Depuis la pandémie de Covid-19, depuis la guerre en Ukraine, depuis la crise énergétique et climatique, il est clair que Bruxelles crée artificiellement des situations d’urgence et les fait durer pour faire passer son propre agenda politique. La “situation d’urgence” semble être une justification suffisante pour les élites locales afin de contourner les traités, d’étendre leurs propres compétences et de bafouer les réserves de souveraineté des États membres.

Certains jalons d’un éventuel accord énergétique avec l’Ukraine sont posés depuis longtemps.
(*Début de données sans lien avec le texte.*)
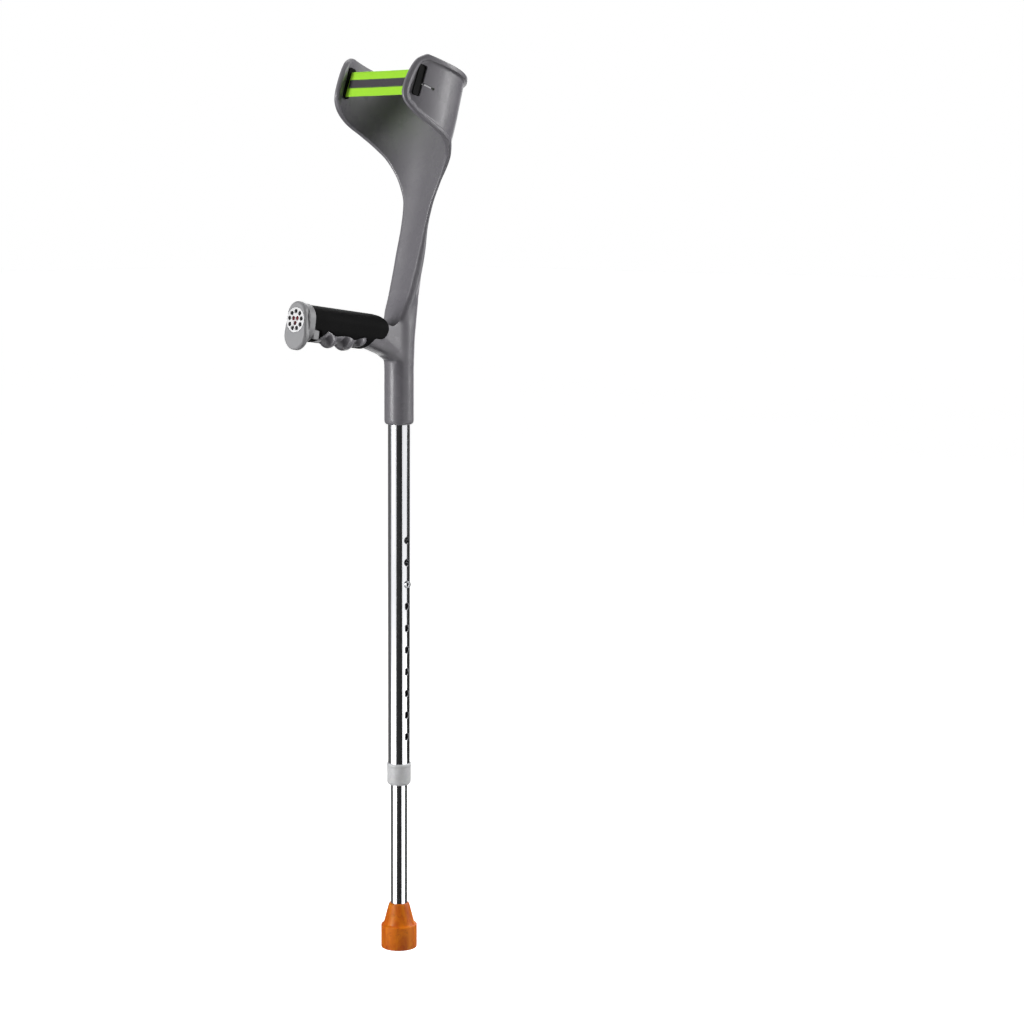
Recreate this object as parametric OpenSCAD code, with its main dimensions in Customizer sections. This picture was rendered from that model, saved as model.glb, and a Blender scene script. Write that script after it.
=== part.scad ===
// Forearm crutch with a moulded cuff, arm and handle, a telescopic leg and a rubber ferrule.
// Millimetres. +Z is up, the handle points along -Y, the height holes face +X.
// The origin is the centre of the ferrule's ground face.

/* [Leg tubes] */
// Outer diameter of the upper tube
outer_d = 25; // [24:0.5:27]
// Wall of the upper tube
outer_wall = 1.3; // [1:0.1:1.6]
// Outer diameter of the sliding lower tube
inner_d = 19; // [17:0.5:20]
// Wall of the lower tube
inner_wall = 1.5; // [1.2:0.1:2]
// Height of the upper tube's lower end above the ground
outer_foot_z = 196; // [190:1:205]
// Height of the upper tube's top end inside the moulding
outer_top_z = 698; // [690:1:700]
// Whole length of the lower tube
inner_len = 431; // [425:1:435]

/* [Height adjustment] */
// Distance between neighbouring height holes
hole_pitch = 25; // [24:0.5:26]
// Number of height holes
hole_count = 10; // [8:1:10]
// Diameter of a height hole
hole_d = 8; // [7:0.2:8.6]
// Height of the lowest hole above the ground
first_hole_z = 248; // [246:1:252]
// Hole that the button sits in, counted from the lowest
set_hole = 8; // [8:1:8]
// Diameter of the domed snap button
button_d = 7.6; // [6.6:0.2:7.6]
// How far the button's dome stands out of the upper tube
button_out = 4.6; // [3:0.2:5]

/* [Ferrule] */
// Height of the rubber ferrule
ferrule_h = 52; // [46:1:60]
// Diameter of the ferrule's tread band
ferrule_d = 41; // [38:1:46]
// Height of the tread band
tread_h = 27; // [22:1:28]
// Diameter of the ferrule's neck
ferrule_neck_d = 24; // [23:0.5:27]

/* [Moulding] */
// Lean of the arm and cuff behind the leg's axis
arm_lean = 16; // [14:1:18]
// Outer diameter of the socket that holds the upper tube
socket_d = 33; // [32:0.5:35]
// Height of the socket's lower end
socket_foot_z = 603; // [600:1:612]
// Height of the narrow neck between arm and cuff
neck_z = 848; // [846:1:850]
// Length of the cuff above the neck
cuff_len = 141; // [139:0.5:142]
// How fast the cuff's top rim drops towards its back, per millimetre
rim_slope = 0.04; // [0.02:0.005:0.08]
// Wall of the cuff
cuff_wall = 4; // [3.6:0.2:4.6]
// How far the rolled lip stands out of the cuff's wall
lip_out = 3; // [2:0.5:3.5]

/* [Handle] */
// Height of the handle's axis where it crosses the leg's axis
handle_z = 702; // [700:0.5:704]
// Upward tilt of the handle
handle_tilt = 7.5; // [6:0.5:9]
// Distance from the leg's axis to the end cap's face
handle_len = 158; // [154:1:160]
// Height of the soft grip
grip_h = 40; // [38:1:41]
// Width of the soft grip
grip_w = 31; // [29:1:33]
// Thickness of the soft grip
grip_wall = 4; // [3.5:0.5:4.5]

/* [Strap] */
// Width of the strap
strap_w = 29; // [26:1:30]
// Thickness of the strap
strap_t = 1.6; // [1.2:0.2:2]

/* [Hidden] */

run_gap = 0.05; // radial clearance of a sliding fit
seat_gap = 0.1; // clearance of a seated part
round_fn = 64;
hull_fn = 32;

outer_r = outer_d / 2;
outer_bore_r = outer_r - outer_wall;
inner_r = inner_d / 2;
inner_bore_r = inner_r - inner_wall;
washer_z = 8;
washer_t = 2;
inner_foot_z = washer_z + washer_t;
inner_top_z = inner_foot_z + inner_len;
button_z = first_hole_z + (set_hole - 1) * hole_pitch;
socket_r = socket_d / 2;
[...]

L’argent de l’UE ne cesse d’affluer dans le secteur énergétique ukrainien, et l’on tentera de présenter l’intégration rapide de ce pays comme indispensable à la souveraineté énergétique de l’Europe – quoi que cela puisse signifier.

Restons objectifs…il est totalement imprévisible,

– quand on pourra compter sur une situation de sécurité à peu près stable en Ukraine ;

– quand le secteur énergétique ukrainien sera assaini et qui le financera ;

– qui fera les investissements nécessaires dans l’avenir du secteur énergétique ukrainien ;

– si l’Ukraine parvient à endiguer la corruption qui y sévit ; et

– si le pays stabilise suffisamment sa politique et son économie pour que l’on puisse parler d’un partenaire commercial digne de confiance.

Si les élites bruxelloises veulent sacrifier des relations commerciales à long terme et fonctionnelles dans le domaine de l’approvisionnement en énergie à leur étroitesse d’esprit idéologique, l’Europe reculera de plusieurs années, voire de plusieurs décennies, dans la compétition globale.